_Given exercise_
Return the lines exactly as they stand, from the first of the material through the line containing "return layers".

_Material_
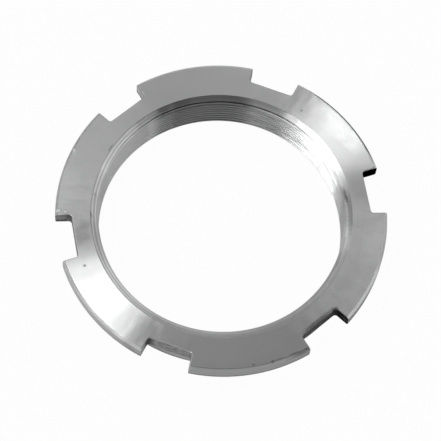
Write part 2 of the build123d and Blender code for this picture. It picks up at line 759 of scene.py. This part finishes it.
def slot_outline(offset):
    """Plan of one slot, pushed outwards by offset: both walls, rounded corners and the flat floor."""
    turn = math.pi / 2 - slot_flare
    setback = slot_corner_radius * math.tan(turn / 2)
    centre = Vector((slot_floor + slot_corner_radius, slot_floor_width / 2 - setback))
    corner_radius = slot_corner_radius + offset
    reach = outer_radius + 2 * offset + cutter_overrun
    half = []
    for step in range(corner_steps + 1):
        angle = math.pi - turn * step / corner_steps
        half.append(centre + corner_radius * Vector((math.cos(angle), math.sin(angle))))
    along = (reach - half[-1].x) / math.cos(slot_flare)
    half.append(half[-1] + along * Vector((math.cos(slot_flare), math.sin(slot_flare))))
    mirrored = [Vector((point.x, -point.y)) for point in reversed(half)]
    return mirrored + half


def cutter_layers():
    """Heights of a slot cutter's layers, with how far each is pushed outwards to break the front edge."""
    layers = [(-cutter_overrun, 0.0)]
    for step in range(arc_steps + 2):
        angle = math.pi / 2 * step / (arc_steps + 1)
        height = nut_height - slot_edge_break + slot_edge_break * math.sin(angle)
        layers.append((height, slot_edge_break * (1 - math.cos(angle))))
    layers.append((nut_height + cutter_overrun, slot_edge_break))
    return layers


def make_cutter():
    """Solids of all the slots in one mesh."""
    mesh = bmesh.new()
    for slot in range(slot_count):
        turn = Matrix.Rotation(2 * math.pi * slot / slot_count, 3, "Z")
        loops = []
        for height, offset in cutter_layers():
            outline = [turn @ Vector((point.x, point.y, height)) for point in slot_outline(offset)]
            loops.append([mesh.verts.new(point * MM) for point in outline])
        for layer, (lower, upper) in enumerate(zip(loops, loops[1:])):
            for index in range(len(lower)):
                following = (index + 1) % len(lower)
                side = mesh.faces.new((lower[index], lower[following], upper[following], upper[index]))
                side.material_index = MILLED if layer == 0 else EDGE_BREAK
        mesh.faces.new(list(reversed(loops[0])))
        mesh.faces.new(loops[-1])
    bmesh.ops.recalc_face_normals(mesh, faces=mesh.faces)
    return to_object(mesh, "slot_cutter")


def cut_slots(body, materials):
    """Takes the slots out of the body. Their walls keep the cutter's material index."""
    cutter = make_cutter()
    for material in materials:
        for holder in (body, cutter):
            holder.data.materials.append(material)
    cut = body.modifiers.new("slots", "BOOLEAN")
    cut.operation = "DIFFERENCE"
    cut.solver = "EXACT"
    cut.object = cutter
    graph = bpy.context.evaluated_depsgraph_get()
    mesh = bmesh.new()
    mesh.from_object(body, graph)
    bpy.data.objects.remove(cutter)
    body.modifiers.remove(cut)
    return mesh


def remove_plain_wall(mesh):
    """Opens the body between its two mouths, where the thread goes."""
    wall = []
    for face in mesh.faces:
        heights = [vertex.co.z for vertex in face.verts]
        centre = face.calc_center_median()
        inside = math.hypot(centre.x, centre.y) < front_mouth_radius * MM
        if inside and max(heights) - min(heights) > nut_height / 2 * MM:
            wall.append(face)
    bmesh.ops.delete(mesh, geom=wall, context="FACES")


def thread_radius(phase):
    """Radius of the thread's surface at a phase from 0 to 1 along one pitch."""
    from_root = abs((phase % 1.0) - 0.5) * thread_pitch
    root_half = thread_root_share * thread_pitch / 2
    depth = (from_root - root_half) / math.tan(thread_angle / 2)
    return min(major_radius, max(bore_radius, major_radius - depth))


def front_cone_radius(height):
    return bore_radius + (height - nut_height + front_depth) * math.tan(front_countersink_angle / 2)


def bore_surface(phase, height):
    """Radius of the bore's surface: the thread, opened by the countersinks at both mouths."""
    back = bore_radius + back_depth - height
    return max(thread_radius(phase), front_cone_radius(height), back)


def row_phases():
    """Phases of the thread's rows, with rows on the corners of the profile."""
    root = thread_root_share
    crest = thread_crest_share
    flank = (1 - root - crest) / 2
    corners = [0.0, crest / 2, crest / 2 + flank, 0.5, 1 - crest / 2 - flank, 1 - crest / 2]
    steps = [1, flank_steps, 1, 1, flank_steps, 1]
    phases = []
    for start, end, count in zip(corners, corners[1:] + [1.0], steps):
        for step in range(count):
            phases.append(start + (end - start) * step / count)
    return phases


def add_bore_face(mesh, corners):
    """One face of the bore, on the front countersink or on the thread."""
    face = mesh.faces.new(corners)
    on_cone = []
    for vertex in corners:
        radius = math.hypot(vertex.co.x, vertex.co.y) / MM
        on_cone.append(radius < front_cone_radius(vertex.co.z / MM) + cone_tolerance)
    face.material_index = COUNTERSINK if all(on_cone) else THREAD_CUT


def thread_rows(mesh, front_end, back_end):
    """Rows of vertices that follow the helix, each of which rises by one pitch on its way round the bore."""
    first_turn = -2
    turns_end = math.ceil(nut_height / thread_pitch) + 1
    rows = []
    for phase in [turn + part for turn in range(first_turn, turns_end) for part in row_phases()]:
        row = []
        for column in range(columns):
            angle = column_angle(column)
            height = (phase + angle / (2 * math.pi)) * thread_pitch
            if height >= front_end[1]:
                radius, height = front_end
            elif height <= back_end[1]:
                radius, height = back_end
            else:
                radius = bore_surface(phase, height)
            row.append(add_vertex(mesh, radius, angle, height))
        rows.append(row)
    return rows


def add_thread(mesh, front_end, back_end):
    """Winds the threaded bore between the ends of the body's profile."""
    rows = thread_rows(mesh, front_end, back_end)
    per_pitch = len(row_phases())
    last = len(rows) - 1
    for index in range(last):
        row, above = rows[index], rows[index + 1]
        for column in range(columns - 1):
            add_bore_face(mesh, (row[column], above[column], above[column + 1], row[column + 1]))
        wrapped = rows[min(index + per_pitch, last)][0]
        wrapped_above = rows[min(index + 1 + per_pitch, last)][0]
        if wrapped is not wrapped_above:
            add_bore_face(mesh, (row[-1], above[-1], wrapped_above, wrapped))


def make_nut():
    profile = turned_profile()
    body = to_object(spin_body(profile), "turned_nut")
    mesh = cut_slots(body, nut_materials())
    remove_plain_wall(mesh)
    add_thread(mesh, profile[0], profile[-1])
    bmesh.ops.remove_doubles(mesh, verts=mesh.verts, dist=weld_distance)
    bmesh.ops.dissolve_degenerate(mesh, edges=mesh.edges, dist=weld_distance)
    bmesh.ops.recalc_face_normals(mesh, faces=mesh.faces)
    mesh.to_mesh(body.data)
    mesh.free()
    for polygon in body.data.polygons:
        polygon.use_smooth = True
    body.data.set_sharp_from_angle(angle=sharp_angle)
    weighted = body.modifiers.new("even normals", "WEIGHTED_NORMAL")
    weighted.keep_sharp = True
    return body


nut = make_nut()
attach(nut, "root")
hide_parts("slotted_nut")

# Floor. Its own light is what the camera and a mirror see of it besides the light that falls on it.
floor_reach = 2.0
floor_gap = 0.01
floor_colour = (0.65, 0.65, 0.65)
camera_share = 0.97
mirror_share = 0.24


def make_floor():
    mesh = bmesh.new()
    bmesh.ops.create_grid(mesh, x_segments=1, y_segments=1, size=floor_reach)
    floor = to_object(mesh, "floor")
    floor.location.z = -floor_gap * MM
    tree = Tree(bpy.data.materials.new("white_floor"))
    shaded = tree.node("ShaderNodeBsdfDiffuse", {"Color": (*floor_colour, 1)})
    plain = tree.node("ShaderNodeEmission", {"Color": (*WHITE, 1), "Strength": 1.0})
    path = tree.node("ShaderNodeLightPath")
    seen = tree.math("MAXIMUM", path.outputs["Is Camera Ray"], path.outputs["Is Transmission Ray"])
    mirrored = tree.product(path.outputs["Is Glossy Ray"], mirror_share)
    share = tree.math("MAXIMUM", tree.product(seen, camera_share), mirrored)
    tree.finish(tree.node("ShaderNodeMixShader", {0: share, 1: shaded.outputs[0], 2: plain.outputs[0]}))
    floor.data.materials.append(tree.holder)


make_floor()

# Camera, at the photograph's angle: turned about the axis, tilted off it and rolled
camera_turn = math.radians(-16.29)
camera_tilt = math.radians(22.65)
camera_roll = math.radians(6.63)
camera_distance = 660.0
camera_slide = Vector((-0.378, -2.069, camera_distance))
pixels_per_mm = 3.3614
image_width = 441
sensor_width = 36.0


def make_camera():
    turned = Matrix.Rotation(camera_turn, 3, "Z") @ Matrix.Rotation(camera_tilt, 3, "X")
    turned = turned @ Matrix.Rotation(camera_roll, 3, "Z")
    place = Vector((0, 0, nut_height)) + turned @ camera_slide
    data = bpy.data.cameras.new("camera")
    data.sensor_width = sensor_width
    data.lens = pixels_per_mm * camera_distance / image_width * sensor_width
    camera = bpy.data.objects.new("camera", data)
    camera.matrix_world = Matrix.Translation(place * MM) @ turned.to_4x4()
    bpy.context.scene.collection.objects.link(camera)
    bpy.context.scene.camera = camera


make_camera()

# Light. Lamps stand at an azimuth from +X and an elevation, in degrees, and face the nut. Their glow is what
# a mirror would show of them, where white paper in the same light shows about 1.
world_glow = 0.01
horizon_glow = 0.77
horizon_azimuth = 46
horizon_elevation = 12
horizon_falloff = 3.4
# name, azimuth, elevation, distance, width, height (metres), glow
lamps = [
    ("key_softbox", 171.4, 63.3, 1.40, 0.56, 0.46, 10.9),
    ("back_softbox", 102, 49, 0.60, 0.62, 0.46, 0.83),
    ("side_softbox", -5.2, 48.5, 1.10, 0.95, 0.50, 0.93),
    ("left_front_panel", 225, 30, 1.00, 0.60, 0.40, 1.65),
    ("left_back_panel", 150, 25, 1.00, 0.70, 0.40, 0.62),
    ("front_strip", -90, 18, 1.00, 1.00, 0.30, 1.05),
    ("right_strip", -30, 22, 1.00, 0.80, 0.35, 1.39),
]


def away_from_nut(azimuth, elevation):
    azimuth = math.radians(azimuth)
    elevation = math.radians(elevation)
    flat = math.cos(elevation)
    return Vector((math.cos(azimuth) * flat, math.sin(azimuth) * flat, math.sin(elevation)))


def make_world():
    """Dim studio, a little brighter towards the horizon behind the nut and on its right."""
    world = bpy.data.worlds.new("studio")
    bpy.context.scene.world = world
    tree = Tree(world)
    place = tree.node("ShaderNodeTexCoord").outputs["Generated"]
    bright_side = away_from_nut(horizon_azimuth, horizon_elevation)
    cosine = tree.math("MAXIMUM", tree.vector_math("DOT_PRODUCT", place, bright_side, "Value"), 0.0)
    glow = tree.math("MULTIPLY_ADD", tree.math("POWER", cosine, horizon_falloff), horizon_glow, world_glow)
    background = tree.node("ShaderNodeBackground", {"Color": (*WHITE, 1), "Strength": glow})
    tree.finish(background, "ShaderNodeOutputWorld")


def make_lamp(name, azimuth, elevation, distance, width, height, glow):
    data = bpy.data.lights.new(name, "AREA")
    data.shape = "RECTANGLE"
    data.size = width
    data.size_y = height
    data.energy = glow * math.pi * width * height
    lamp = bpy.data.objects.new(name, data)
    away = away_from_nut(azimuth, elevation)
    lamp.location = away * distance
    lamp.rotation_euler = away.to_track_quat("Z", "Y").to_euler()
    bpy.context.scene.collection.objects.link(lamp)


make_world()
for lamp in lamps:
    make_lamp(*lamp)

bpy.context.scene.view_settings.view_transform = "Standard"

_Full output_
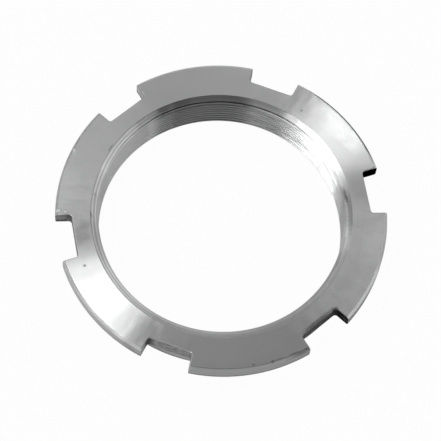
Write part 2 of the build123d and Blender code for this picture. It picks up at line 759 of scene.py. This part finishes it.
def slot_outline(offset):
    """Plan of one slot, pushed outwards by offset: both walls, rounded corners and the flat floor."""
    turn = math.pi / 2 - slot_flare
    setback = slot_corner_radius * math.tan(turn / 2)
    centre = Vector((slot_floor + slot_corner_radius, slot_floor_width / 2 - setback))
    corner_radius = slot_corner_radius + offset
    reach = outer_radius + 2 * offset + cutter_overrun
    half = []
    for step in range(corner_steps + 1):
        angle = math.pi - turn * step / corner_steps
        half.append(centre + corner_radius * Vector((math.cos(angle), math.sin(angle))))
    along = (reach - half[-1].x) / math.cos(slot_flare)
    half.append(half[-1] + along * Vector((math.cos(slot_flare), math.sin(slot_flare))))
    mirrored = [Vector((point.x, -point.y)) for point in reversed(half)]
    return mirrored + half


def cutter_layers():
    """Heights of a slot cutter's layers, with how far each is pushed outwards to break the front edge."""
    layers = [(-cutter_overrun, 0.0)]
    for step in range(arc_steps + 2):
        angle = math.pi / 2 * step / (arc_steps + 1)
        height = nut_height - slot_edge_break + slot_edge_break * math.sin(angle)
        layers.append((height, slot_edge_break * (1 - math.cos(angle))))
    layers.append((nut_height + cutter_overrun, slot_edge_break))
    return layers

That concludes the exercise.